The IBC has been so successful at OU that Michaelsen happily shares its stories with other school administrators who want to set up similar programs. He knows of at least one school—Brigham Young University-Idaho in Rexburg—that has copied some aspects of Oklahoma’s IBC program.

“It’s a private school on a smaller campus in a very small community, so it’s a very different situation,” he notes. The faculty had decided to try the program for a semester and see how it went. Before the semester was over, they were committed to the program for good. By the second semester, one of BYU’s student companies had earned a $10,000 profit—a level it took the OU students two years to achieve.

If other schools are interested in setting up their own integrated curricula, Michaelsen advises them to include the business community from the very beginning—particularly the bankers who might be interested in approving the loans. He also recommends that schools start with 70 students in two companies and increase class sizes over time. Schools also should have seed money to cover the loans to the student companies.

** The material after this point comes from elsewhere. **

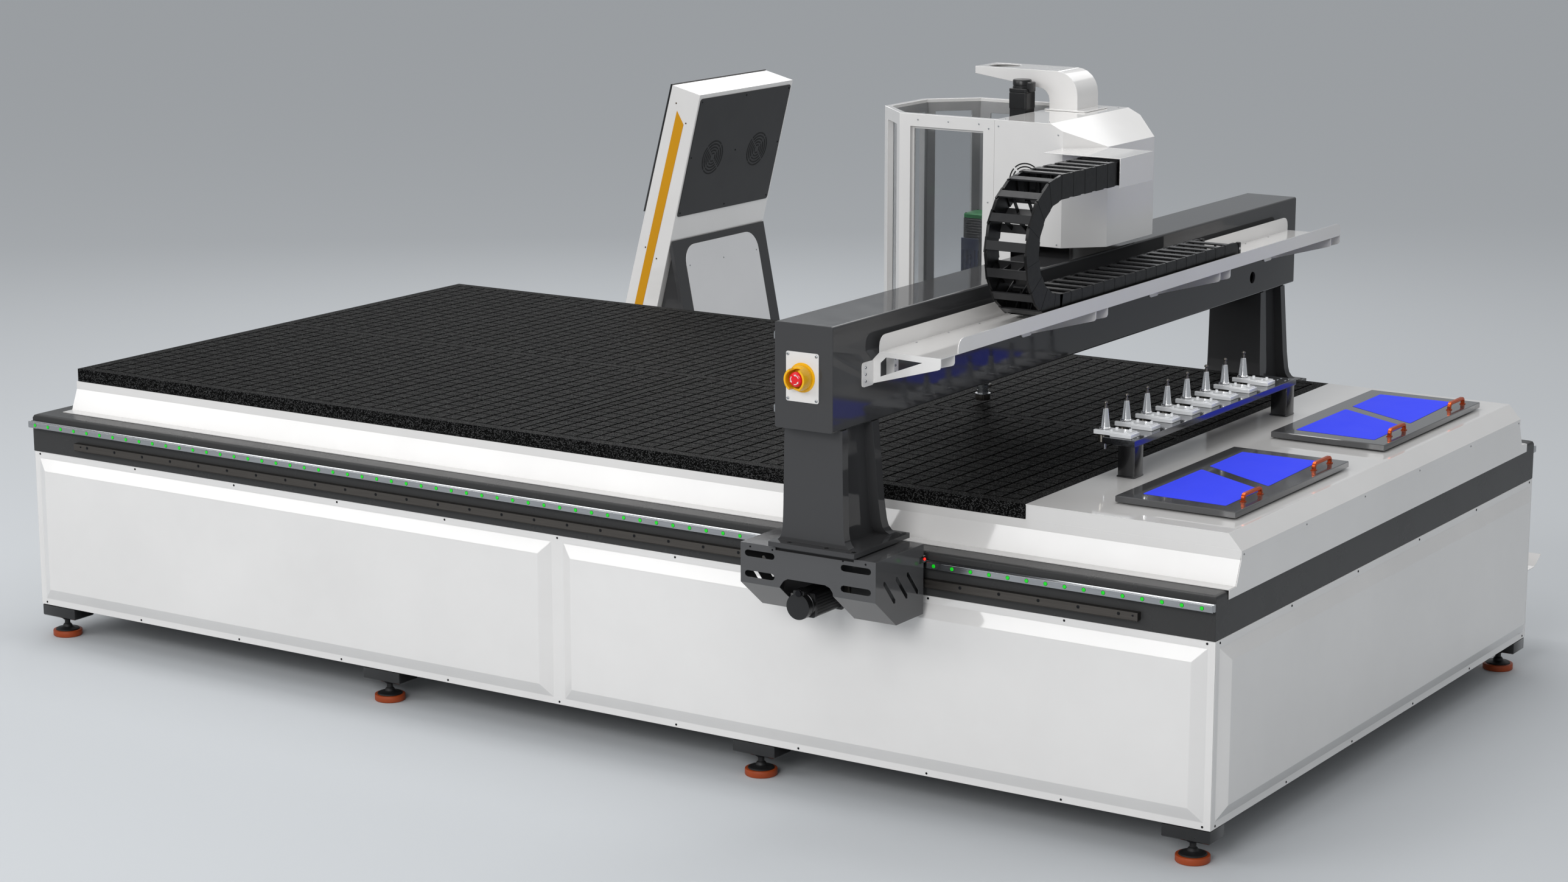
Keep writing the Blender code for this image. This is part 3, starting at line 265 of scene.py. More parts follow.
RED_LIGHT = glowing("red_light", (255, 40, 30), 1.5)
SCREEN = paint("screen_glass", (14, 15, 17), 0.07, coat=1.0, relief=0.00001, spread=0.02)
SCREEN_BLUE = paint("screen_area", (22, 28, 36), 0.1, coat=1.0, relief=0.00001, spread=0.02)
GLASS = pane("clear_pane")
MAT_SIDE = granules("mat_granules", (12, 12, 12), (62, 62, 62), 0.34, 0.0027, 0.62, 0.0009)
MAT_TOP = granules("mat_top", (15, 15, 15), (74, 74, 73), 0.26, 0.0019, 0.6, 0.0004)
# The grooves get darker grains than the mat's top and sides: painted shade in the grooves.
MAT_GROOVE_SHADE = granules("mat_groove_painted_shade", (6, 6, 6), (20, 20, 20), 0.08, 0.003, 0.8, 0.0005)


# ---------------------------------------------------------------- shapes
def rotated(normal):
    """Three axes whose third is the normal."""
    n = Vector(normal).normalized()
    side = Vector(UP) if abs(n.z) < 0.9 else Vector((1, 0, 0))
    a = side.cross(n).normalized()
    return a, n.cross(a), n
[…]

Then, they’re ready to launch—and students will have the learning experience of a lifetime. No lecture or textbook can quite prepare students for the decisions they’ll have to make if inventory is ruined in a rainstorm, for instance, or a supplier turns out to be a competitor. IBC students who overcome such problems are likely to be better prepared to take on the larger obstacles that will threaten their companies when they’re facing higher stakes in the corporate world.